The ending of their 45-game, 2,540-day unbeaten championship run introduced these players to unfamiliar music, what Sebastian Barry calls "the dark choir of pain".
Brian Fenton, who, against Mayo, was – remarkably - enduring a first championship loss in a career that had already yielded five All Stars and two Footballer of the Year gongs, hinted at the effect ten weeks after their fall.
The midfield godfather found himself submitting to “a lot more introspection, just thinking of your own game and where we’re at – and I think that’s the case across the group.”
Six months later, after Dublin’s lost immunity to gravity was confirmed by relegation to Division Two, Fenton would speak again, even more forcibly.
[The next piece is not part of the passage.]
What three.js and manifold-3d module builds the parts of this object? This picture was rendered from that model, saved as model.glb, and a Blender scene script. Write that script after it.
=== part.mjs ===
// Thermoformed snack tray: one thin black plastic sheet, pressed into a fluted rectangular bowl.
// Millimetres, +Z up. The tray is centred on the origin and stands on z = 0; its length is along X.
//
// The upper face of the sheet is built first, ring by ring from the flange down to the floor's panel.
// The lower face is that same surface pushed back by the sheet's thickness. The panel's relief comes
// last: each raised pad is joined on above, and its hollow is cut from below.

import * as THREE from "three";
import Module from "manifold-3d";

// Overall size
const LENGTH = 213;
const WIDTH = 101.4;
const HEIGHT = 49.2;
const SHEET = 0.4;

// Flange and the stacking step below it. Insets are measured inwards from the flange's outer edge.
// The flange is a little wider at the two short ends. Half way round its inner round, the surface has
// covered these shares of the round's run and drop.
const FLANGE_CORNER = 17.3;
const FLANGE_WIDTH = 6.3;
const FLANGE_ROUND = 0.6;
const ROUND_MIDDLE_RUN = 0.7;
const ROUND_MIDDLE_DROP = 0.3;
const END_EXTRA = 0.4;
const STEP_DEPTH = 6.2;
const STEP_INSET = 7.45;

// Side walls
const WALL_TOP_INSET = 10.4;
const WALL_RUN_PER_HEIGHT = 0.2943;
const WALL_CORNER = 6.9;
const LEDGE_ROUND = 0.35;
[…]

“There’s probably just a bit of a chip on our shoulder. We’re certainly hungry for more success despite all the years of success that we’ve had.”
Here is a storyline that has been scarcely examined as commentators mine into the quarry of data in search of some nugget that will assist them in calling Sunday’s latest summer joust with Kerry.
Dublin are angry and ravenous and ready to spit fire.
It is undeniable that there are lingering concerns – eye-catchingly poor league form, the lack of a meaningful challenge this summer, potential defensive vulnerabilities against an alpha Kerry attack, and, mostly, grave concerns about the fitness of Con O’Callaghan and James McCarthy – but fears about their enduring appetite are not among them.
A team with unrivalled champion pedigree, a dressing-room that is a storehouse for the better part of 100 Celtic crosses, is fuelled by the hunger normally only associated with squads who have lived for too long on the sporting breadline.
Two of the team’s leading figures informed your correspondent that lifting Sam Maguire this year would be “sweeter” than anything that has gone before in their storied careers.
That is some mindset set against a back catalogue of achievement that includes the smashing of just about every landmark in the old game’s history.
Why are Dublin indignant? Their irritability is drawn from several wells.
A frustration that they allowed themselves fall below their own Himalayan standards on and off the field in 2021.
Exhaustion and controversy and Covid distractions buffeted the squad, but, still, there is an internal conviction that they did not exhibit their true face to the world. There is a wish to set the record straight.
As natural-born competitors, something stirred in their blood as they read their own sporting obituaries and, the rush by some to stray into RIP.ie vocabulary.
It was particularly grating to those leading figures who remain in their mid-to-late 20s, the prime of their athletic lives.
As the form of Ciaran Kilkenny, Fenton and, when fit, O’Callaghan has illustrated this summer, these all-time greats remain in perfect harmony of body and mind.
Their impatience to prove the point to a wider audience amounts to a significant weapon in their armoury.
Players will search for grievance if it can be converted into competitive edge.
One player admits he even found some psychological juice in oddsmakers’ lists that elevated Kerry ahead of Dublin in the All-Ireland betting for the first time in a decade.
To borrow from the towering American writer Don DeLillo: “History [is] a force to these men, a presence in the room.”
It is true that there were days during the league when the search for the old invincible Dublin seemed as futile as trying to find light emitting from a dead star.
True also, that there is ample evidence to support the thesis that David Clifford and Kerry’s time has arrived – even if that places a heavy burden of pressure on the Kingdom to deliver on huge expectation.
It was a burden they were ultimately unable to shoulder against Tyrone last summer or Cork the year before.
Kerry have long clung to a belief that the critical difference between in many of their recent duels with Dublin was the inestimable presence of Stephen Cluxton and his choreographing of Sky Blue patterns of play.
In an attempt to gain a psychological foothold they will look to fiercely interrogate Evan Comerford’s kick-out strategy.
Jack O'Connor will relish every opportunity to probe for weakness in a Dublin defence denuded by injury and the ticking clock, one in urgent need of McCarthy’s leadership, aura and physical presence.
Without McCarthy and O’Callaghan, a steep semi-final incline assumes the dimensions of a murderous incline for the Leinster giants.
Against that, they can call on that champion spirit and a deep craving to show, one more time at least, the best of themselves.
Anger, as John Lydon barked all those years ago, is an energy.
For all the magic in Dublin's feet, it might be the chip on Fenton's shoulder that represents the great peril to Kerry's pursuit of old summer certainties.